Even though I was constructing what were and probably are sensible stop levels and targets, by not pulling a bad trade earlier I was effectively letting my losses run and by getting out before even the first target, I was cutting my profits.

I haven't been keeping an eye on my intraday P&L, but I'm clearly down even without the long aud/nzd I've got at the moment which is down 20 pips.

But even if at the end of the day I am down, I'm going to feel just fine about that because it feels relaxed and correct to operate this way. Still constructing my trades as before but taking the money off the table if it hasn't gone my way and looks messy (TBD). Had I had any trades that had gone into profit I am confident I would have sat tight to at least the first target too.

I should also add I took FX Punt's advice on taking a smaller size on those trades for which I get a technical entry, but use a discretionary override if I feel the momentum has already played out. None of those trades paid me so far, but I didn't lose anywhere near to my initial stop. All round, I'm delighted with developments.

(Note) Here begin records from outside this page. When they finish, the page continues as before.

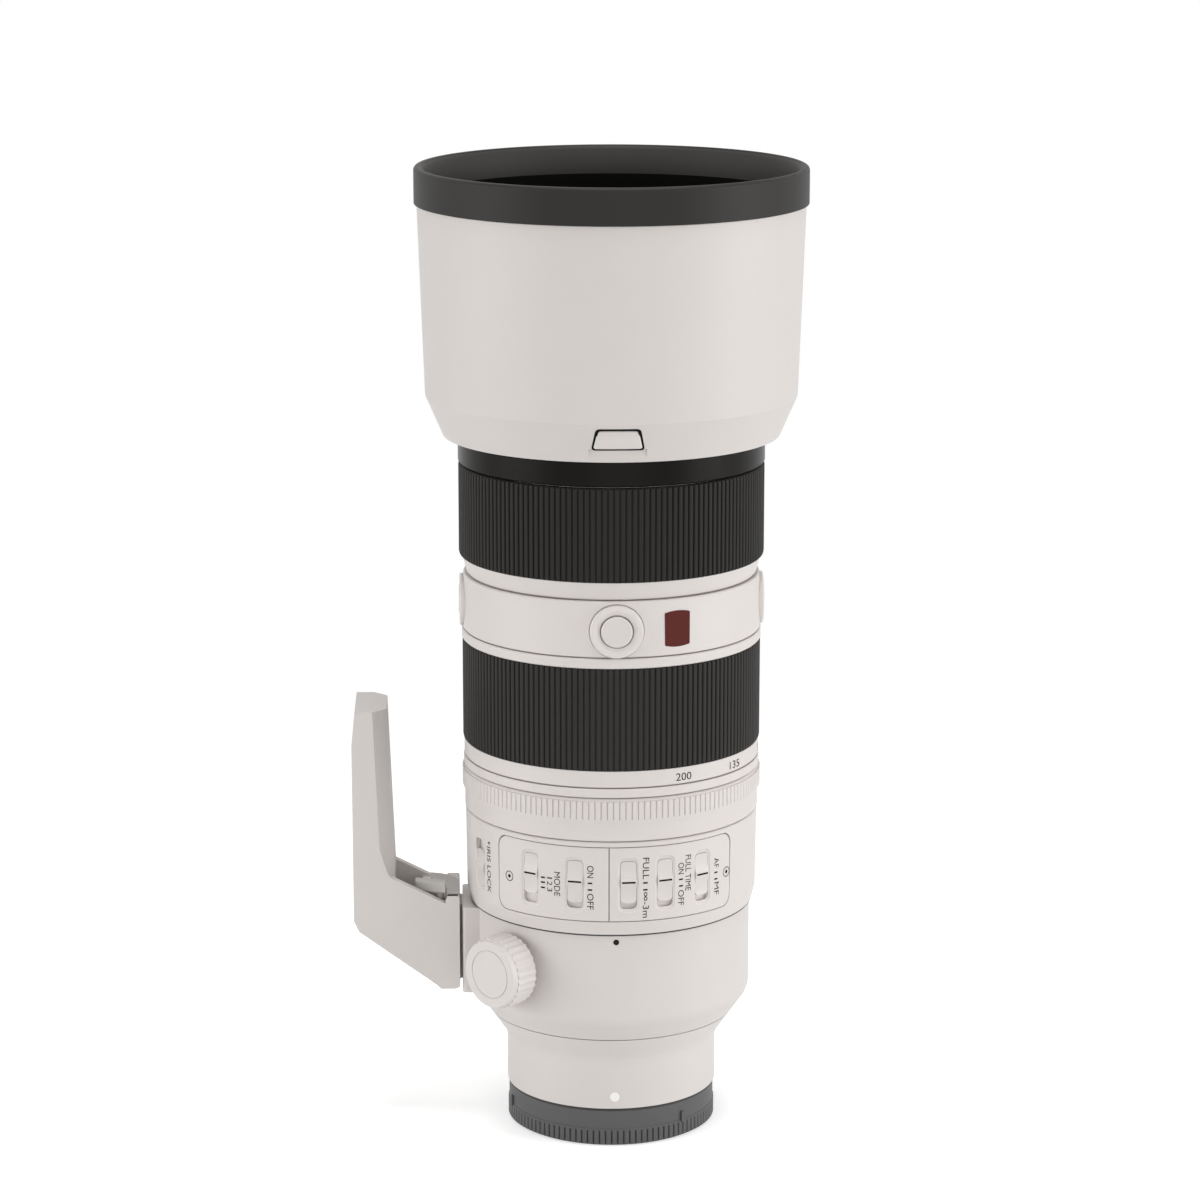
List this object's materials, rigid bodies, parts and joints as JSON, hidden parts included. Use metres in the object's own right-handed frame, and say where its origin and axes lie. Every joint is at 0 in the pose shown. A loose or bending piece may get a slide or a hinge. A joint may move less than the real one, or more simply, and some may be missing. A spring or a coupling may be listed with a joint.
{
  "type": "camera zoom lens",
  "caption": "Telephoto zoom lens standing on its rear cap, with a turning tripod collar and foot, ribbed zoom and focus rings, slide switches and a deep bayonet hood.",
  "frame": {"origin": "on the optical axis, at the underside of the rear cap that the lens stands on", "axes": "+Z along the optical axis towards the hood's mouth; -Y towards the switch panel and the hood's release button; -X towards the tripod foot"},
  "size_m": [0.1314, 0.112, 0.282],
  "materials": {
    "body_paint": "satin",
    "metal_paint": "satin",
    "plate_paint": "satin",
    "slider_plastic": "satin",
    "grip_rubber": "matte",
    "button_rubber": "matte",
    "bezel_paint": "satin",
    "badge_enamel": "gloss",
    "front_black": "gloss",
    "bumper_rubber": "matte",
    "cap_plastic": "matte",
    "seal_rubber": "matte",
    "bead_plastic": "gloss",
    "bright_metal": "brushed",
    "inner_alloy": "anodised black",
    "inner_plastic": "matte",
    "blade_metal": "blackened",
    "lens_glass": "coated"
  },
  "bodies": {
    "barrel": {"mount_bayonet": "bright_metal", "mount_screws": "bright_metal", "contact_block": "inner_plastic", "mount_seal": "seal_rubber", "index_bead": "bead_plastic", "rear_barrel": "body_paint", "rear_cell": "inner_alloy", "rear_glass": "lens_glass", "main_board": "inner_plastic", "main_tube": "inner_alloy", "guide_tube": "inner_alloy", "stabiliser_base": "inner_plastic", "iris_housing": "inner_plastic", "iris_blades": "blade_metal", "focus_rods": "bright_metal", "switch_housing": "body_paint", "switch_plate_left": "plate_paint", "switch_plate_right": "plate_paint", "index_ring": "body_paint", "button_band": "body_paint", "button_bezels": "bezel_paint", "badge_plate": "badge_enamel", "front_ring": "front_black", "front_cell": "inner_alloy", "front_glass": "lens_glass", "front_retainer": "front_black"},
    "zoom_ring": {"zoom_sleeve": "body_paint", "zoom_rubber": "grip_rubber", "cam_tube": "inner_alloy"},
    "variator": {"variator_cell": "inner_alloy", "variator_glass": "lens_glass"},
    "compensator": {"compensator_cell": "inner_alloy", "compensator_glass": "lens_glass"},
    "focus_ring": {"focus_sleeve": "body_paint", "focus_rubber": "grip_rubber"},
    "aperture_ring": {"aperture_ring": "body_paint"},
    "stabiliser_slide": {"stabiliser_slide": "inner_plastic"},
    "stabiliser_carrier": {"stabiliser_cell": "inner_plastic", "stabiliser_glass": "lens_glass"},
    "focus_group": {"focus_cell": "inner_plastic", "focus_glass": "lens_glass"},
    "collar": {"tripod_collar": "metal_paint"},
    "clamp_knob": {"clamp_knob": "body_paint", "clamp_screw": "bright_metal"},
    "foot": {"tripod_foot": "metal_paint", "tripod_bushes": "bright_metal"},
    "foot_lever": {"foot_lever": "metal_paint"},
    "iris_lock_slider": {"iris_lock_slider": "slider_plastic"},
    "mode_slider": {"mode_slider": "slider_plastic"},
    "stabiliser_slider": {"stabiliser_slider": "slider_plastic"},
    "range_slider": {"range_slider": "slider_plastic"},
    "override_slider": {"override_slider": "slider_plastic"},
    "focus_mode_slider": {"focus_mode_slider": "slider_plastic"},
    "hold_button_side": {"hold_button_side": "button_rubber"},
    "hold_button_top": {"hold_button_top": "button_rubber"},
    "hold_button_bottom": {"hold_button_bottom": "button_rubber"},
    "hood": {"hood_shell": "body_paint", "hood_bumper": "bumper_rubber"},
    "hood_button": {"hood_button": "body_paint"},
    "rear_cap": {"rear_cap": "cap_plastic"}
  },
  "joints": [
    {"name": "zoom_turn", "type": "hinge", "parent": "barrel", "child": "zoom_ring", "pos_m": [0, 0, 0.13], "axis": [0, 0, 1], "range_deg": [0, 64]},
    {"name": "variator_travel", "type": "slide", "parent": "barrel", "child": "variator", "axis": [0, 0, -1], "range_m": [0, 0.026]},
    {"name": "compensator_travel", "type": "slide", "parent": "barrel", "child": "compensator", "axis": [0, 0, 1], "range_m": [0, 0.016]},
    {"name": "focus_turn", "type": "hinge", "parent": "barrel", "child": "focus_ring", "pos_m": [0, 0, 0.18], "axis": [0, 0, 1], "continuous": true},
    {"name": "aperture_turn", "type": "hinge", "parent": "barrel", "child": "aperture_ring", "pos_m": [0, 0, 0.102], "axis": [0, 0, 1], "range_deg": [0, 66]},
    {"name": "stabiliser_shift_x", "type": "slide", "parent": "barrel", "child": "stabiliser_slide", "axis": [1, 0, 0], "range_m": [-0.001, 0.001], "stiffness_N_per_m": 60},
    {"name": "stabiliser_shift_y", "type": "slide", "parent": "stabiliser_slide", "child": "stabiliser_carrier", "axis": [0, 1, 0], "range_m": [-0.001, 0.001], "stiffness_N_per_m": 60},
    {"name": "focus_travel", "type": "slide", "parent": "barrel", "child": "focus_group", "axis": [0, 0, 1], "range_m": [0, 0.01]},
    {"name": "collar_turn", "type": "hinge", "parent": "barrel", "child": "collar", "pos_m": [0, 0, 0.051], "axis": [0, 0, 1], "continuous": true},
    {"name": "knob_turn", "type": "hinge", "parent": "collar", "child": "clamp_knob", "pos_m": [0, 0, 0.0546], "axis": [-0.7071, -0.7071, 0], "range_deg": [0, 360]},
    {"name": "foot_slide", "type": "slide", "parent": "collar", "child": "foot", "axis": [0, 0, 1], "range_m": [0, 0.028]},
    {"name": "lever_turn", "type": "hinge", "parent": "foot", "child": "foot_lever", "pos_m": [-0.0504, -0.007, 0.0705], "axis": [0, 0, 1], "range_deg": [-18, 0], "stiffness_Nm_per_rad": 0.01, "springref_deg": 17.19},
    {"name": "iris_lock_travel", "type": "slide", "parent": "barrel", "child": "iris_lock_slider", "axis": [0, 0, 1], "range_m": [0, 0.0032]},
    {"name": "mode_travel", "type": "slide", "parent": "barrel", "child": "mode_slider", "axis": [0, 0, -1], "range_m": [0, 0.0029]},
    {"name": "stabiliser_switch_travel", "type": "slide", "parent": "barrel", "child": "stabiliser_slider", "axis": [0, 0, -1], "range_m": [0, 0.0017]},
    {"name": "range_travel", "type": "slide", "parent": "barrel", "child": "range_slider", "axis": [0, 0, -1], "range_m": [0, 0.0017]},
    {"name": "override_travel", "type": "slide", "parent": "barrel", "child": "override_slider", "axis": [0, 0, -1], "range_m": [0, 0.0017]},
    {"name": "focus_mode_travel", "type": "slide", "parent": "barrel", "child": "focus_mode_slider", "axis": [0, 0, -1], "range_m": [0, 0.0017]},
    {"name": "hold_press_side", "type": "slide", "parent": "barrel", "child": "hold_button_side", "axis": [0, 1, 0], "range_m": [0, 0.0007], "stiffness_N_per_m": 250, "springref_m": -0.0008},
    {"name": "hold_press_top", "type": "slide", "parent": "barrel", "child": "hold_button_top", "axis": [-1, 0, 0], "range_m": [0, 0.0007], "stiffness_N_per_m": 250, "springref_m": -0.0008},
    {"name": "hold_press_bottom", "type": "slide", "parent": "barrel", "child": "hold_button_bottom", "axis": [1, 0, 0], "range_m": [0, 0.0007], "stiffness_N_per_m": 250, "springref_m": -0.0008},
    {"name": "hood_turn", "type": "hinge", "parent": "barrel", "child": "hood", "pos_m": [0, 0, 0.21], "axis": [0, 0, 1], "range_deg": [0, 50]},
    {"name": "hood_release", "type": "slide", "parent": "hood", "child": "hood_button", "axis": [0, 1, 0], "range_m": [0, 0.001], "stiffness_N_per_m": 250, "springref_m": -0.0008},
    {"name": "cap_turn", "type": "hinge", "parent": "barrel", "child": "rear_cap", "pos_m": [0, 0, 0.006], "axis": [0, 0, 1], "range_deg": [0, 55]}
  ],
  "couplings": [
    {"joint": "variator_travel", "follows": "zoom_turn", "m_per_rad": 0.023276},
    {"joint": "compensator_travel", "follows": "zoom_turn", "m_per_rad": 0.014324}
  ]
}
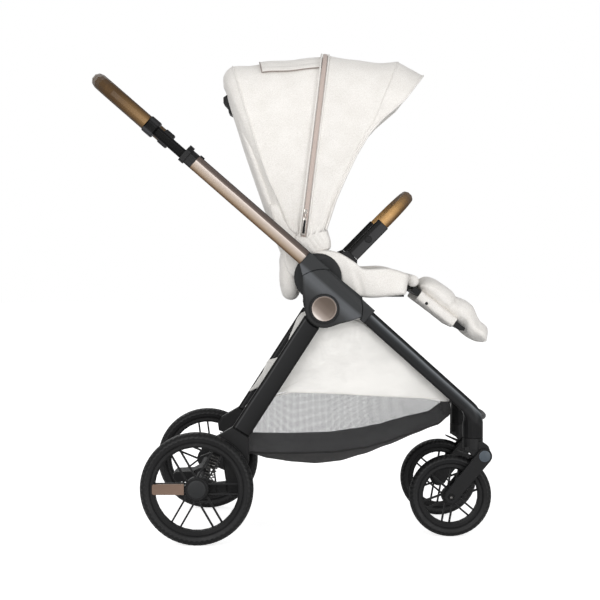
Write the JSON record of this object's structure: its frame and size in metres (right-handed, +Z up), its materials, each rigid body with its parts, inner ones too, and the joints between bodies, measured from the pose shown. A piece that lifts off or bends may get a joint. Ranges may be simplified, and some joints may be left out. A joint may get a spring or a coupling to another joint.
{
  "type": "three-in-one pram",
  "caption": "Pushchair on a folding chassis with a lift-off reclining seat, folding canopy, legrest, bumper bar, shopping basket, sprung axle and swivel front wheels.",
  "frame": {"origin": "on the ground in the middle of the pram, under the folding hub's front edge", "axes": "+X forward, the way the front wheels lead, +Y to the pram's left, +Z up"},
  "size_m": [0.916, 0.564, 1.1076],
  "materials": {
    "satin_black": "satin black moulded covers, sockets and coated legs",
    "black_plastic": "fine black moulding",
    "black_metal": "black sliding rod",
    "champagne_metal": "champagne anodised, satin",
    "bronze_leather": "bronze brown leather look with a soft sheen",
    "tyre_rubber": "matt black foam tyre",
    "white_fabric": "warm white melange weave",
    "grey_mesh": "grey mesh and cloth",
    "spring_steel": "bare spring wire"
  },
  "bodies": {
    "chassis": {"hub_core_r": "satin_black", "hub_core_l": "satin_black", "hub_cover_r": "satin_black", "hub_cover_l": "satin_black", "hub_disc_r": "champagne_metal", "hub_disc_l": "champagne_metal", "front_leg_r": "satin_black", "front_leg_l": "satin_black", "front_crossbar": "satin_black", "basket": "grey_mesh"},
    "caster_r": {"caster_crown_r": "black_plastic"},
    "caster_l": {"caster_crown_l": "black_plastic"},
    "fork_r": {"fork_r": "black_plastic"},
    "fork_l": {"fork_l": "black_plastic"},
    "swivel_lock_r": {"swivel_lever_r": "black_plastic"},
    "swivel_lock_l": {"swivel_lever_l": "black_plastic"},
    "front_wheel_r": {"front_wheel_r": "black_plastic", "front_wheel_r_tyre": "tyre_rubber"},
    "front_wheel_l": {"front_wheel_l": "black_plastic", "front_wheel_l_tyre": "tyre_rubber"},
    "rear_frame": {"rear_leg_r": "satin_black", "rear_leg_l": "satin_black", "axle_housing_r": "black_plastic", "axle_housing_l": "black_plastic", "rear_spring_r": "spring_steel", "rear_spring_l": "spring_steel"},
    "rear_axle": {"rear_arm_r": "black_plastic", "rear_arm_l": "black_plastic", "rear_axle_bar": "black_plastic"},
    "brake": {"brake_pedal": "black_plastic"},
    "rear_wheel_r": {"rear_wheel_r": "black_plastic", "rear_wheel_r_tyre": "tyre_rubber", "wheel_insert_r": "champagne_metal"},
    "rear_wheel_l": {"rear_wheel_l": "black_plastic", "rear_wheel_l_tyre": "tyre_rubber", "wheel_insert_l": "champagne_metal"},
    "handle_frame": {"handle_socket_r": "satin_black", "handle_socket_l": "satin_black", "outer_tube_r": "champagne_metal", "outer_tube_l": "champagne_metal"},
    "handle_upper": {"handle_rod_r": "black_metal", "handle_rod_l": "black_metal", "handle_grip": "bronze_leather"},
    "fold_release": {"fold_button": "black_plastic"},
    "seat": {"seat_frame": "black_plastic", "seat_adapter_r": "satin_black", "seat_adapter_l": "satin_black", "seat_pad": "white_fabric"},
    "backrest": {"seat_back": "black_plastic", "back_pad": "white_fabric", "rear_canopy": "white_fabric"},
    "recline_release": {"recline_lever": "black_plastic"},
    "canopy_front": {"front_canopy": "white_fabric"},
    "legrest": {"legrest_board": "black_plastic", "legrest_pad": "white_fabric"},
    "bumper": {"bumper_arm_r": "black_plastic", "bumper_arm_l": "black_plastic", "bumper_grip": "bronze_leather"},
    "bumper_release_r": {"bumper_button_r": "black_plastic"},
    "bumper_release_l": {"bumper_button_l": "black_plastic"}
  },
  "joints": [
    {"name": "handle_fold", "type": "hinge", "parent": "chassis", "child": "handle_frame", "pos_m": [0.0805, 0, 0.52], "axis": [0, -1, 0], "range_deg": [0, 143]},
    {"name": "rear_leg_fold", "type": "hinge", "parent": "chassis", "child": "rear_frame", "pos_m": [0.0805, 0, 0.52], "axis": [0, -1, 0], "range_deg": [0, 50]},
    {"name": "handle_height", "type": "slide", "parent": "handle_frame", "child": "handle_upper", "axis": [-0.7536, 0, 0.6574], "range_m": [-0.075, 0.06]},
    {"name": "fold_button", "type": "slide", "parent": "handle_upper", "child": "fold_release", "axis": [0.7536, 0, -0.6574], "range_m": [0, 0.004], "stiffness_N_per_m": 300, "springref_m": -0.004},
    {"name": "rear_suspension", "type": "hinge", "parent": "rear_frame", "child": "rear_axle", "pos_m": [-0.118, 0, 0.122], "axis": [0, 1, 0], "range_deg": [0, 8], "stiffness_Nm_per_rad": 80, "springref_deg": -8.59, "deforming": ["rear_spring_r", "rear_spring_l"]},
    {"name": "brake_pedal", "type": "hinge", "parent": "rear_axle", "child": "brake", "pos_m": [-0.2, 0, 0.125], "axis": [0, -1, 0], "range_deg": [0, 25]},
    {"name": "rear_wheel_r", "type": "hinge", "parent": "rear_axle", "child": "rear_wheel_r", "pos_m": [-0.2, -0.262, 0.125], "axis": [0, 1, 0], "continuous": true},
    {"name": "rear_wheel_l", "type": "hinge", "parent": "rear_axle", "child": "rear_wheel_l", "pos_m": [-0.2, 0.262, 0.125], "axis": [0, 1, 0], "continuous": true},
    {"name": "caster_swivel_r", "type": "hinge", "parent": "chassis", "child": "caster_r", "pos_m": [0.419, -0.15, 0.224], "axis": [0, 0, 1], "continuous": true},
    {"name": "caster_swivel_l", "type": "hinge", "parent": "chassis", "child": "caster_l", "pos_m": [0.419, 0.15, 0.224], "axis": [0, 0, 1], "continuous": true},
    {"name": "fork_suspension_r", "type": "hinge", "parent": "caster_r", "child": "fork_r", "pos_m": [0.443, -0.15, 0.185], "axis": [0, 1, 0], "range_deg": [0, 4], "stiffness_Nm_per_rad": 60, "springref_deg": -5.73},
    {"name": "fork_suspension_l", "type": "hinge", "parent": "caster_l", "child": "fork_l", "pos_m": [0.443, 0.15, 0.185], "axis": [0, 1, 0], "range_deg": [0, 4], "stiffness_Nm_per_rad": 60, "springref_deg": -5.73},
    {"name": "front_wheel_r", "type": "hinge", "parent": "fork_r", "child": "front_wheel_r", "pos_m": [0.368, -0.15, 0.093], "axis": [0, 1, 0], "continuous": true},
    {"name": "front_wheel_l", "type": "hinge", "parent": "fork_l", "child": "front_wheel_l", "pos_m": [0.368, 0.15, 0.093], "axis": [0, 1, 0], "continuous": true},
    {"name": "swivel_lock_r", "type": "hinge", "parent": "caster_r", "child": "swivel_lock_r", "pos_m": [0.416, -0.15, 0.1812], "axis": [0, -1, 0], "range_deg": [0, 5]},
    {"name": "swivel_lock_l", "type": "hinge", "parent": "caster_l", "child": "swivel_lock_l", "pos_m": [0.416, 0.15, 0.1812], "axis": [0, -1, 0], "range_deg": [0, 5]},
    {"name": "seat_lift", "type": "slide", "parent": "chassis", "child": "seat", "axis": [0, 0, 1], "range_m": [0, 0.12]},
    {"name": "seat_recline", "type": "hinge", "parent": "seat", "child": "backrest", "pos_m": [0.105, 0, 0.582], "axis": [0, -1, 0], "range_deg": [0, 57]},
    {"name": "recline_lever", "type": "hinge", "parent": "backrest", "child": "recline_release", "pos_m": [-0.1371, 0, 0.9914], "axis": [0, 1, 0], "range_deg": [0, 6], "stiffness_Nm_per_rad": 0.5, "springref_deg": -5.73},
    {"name": "canopy_fold", "type": "hinge", "parent": "backrest", "child": "canopy_front", "pos_m": [0.034, 0, 0.68], "axis": [0, -1, 0], "range_deg": [0, 50]},
    {"name": "legrest", "type": "hinge", "parent": "seat", "child": "legrest", "pos_m": [0.277, 0, 0.566], "axis": [0, -1, 0], "range_deg": [-25, 38]},
    {"name": "bumper_bar", "type": "slide", "parent": "seat", "child": "bumper", "axis": [0.7009, 0, 0.7132], "range_m": [0, 0.03]},
    {"name": "bumper_button_r", "type": "slide", "parent": "bumper", "child": "bumper_release_r", "axis": [0, 1, 0], "range_m": [0, 0.0015], "stiffness_N_per_m": 300, "springref_m": -0.003},
    {"name": "bumper_button_l", "type": "slide", "parent": "bumper", "child": "bumper_release_l", "axis": [0, -1, 0], "range_m": [0, 0.0015], "stiffness_N_per_m": 300, "springref_m": -0.003}
  ],
  "couplings": [
    {"joint": "rear_leg_fold", "follows": "handle_fold", "ratio": 0.34965}
  ]
}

Thanks to all for your continued help.
 
People talk about fixed % of their bank roll but overlook emotional capital. 2% is irrelevant if it breeches your comfort level. Unrealistic trade expectations will also mess with your head. Most novice traders keep swinging for the fences, which makes things a lot tougher.

Shouldn't people deposit comfortable enough amount initially? And even so, how 2% can breech someone's comfort level? They understand that this won't be the end of the world, that they will have dozen of other trades and opportunities to predict the market.. if someone is not comfortable with "risking" 2% of bankroll then what are they doing in Forex?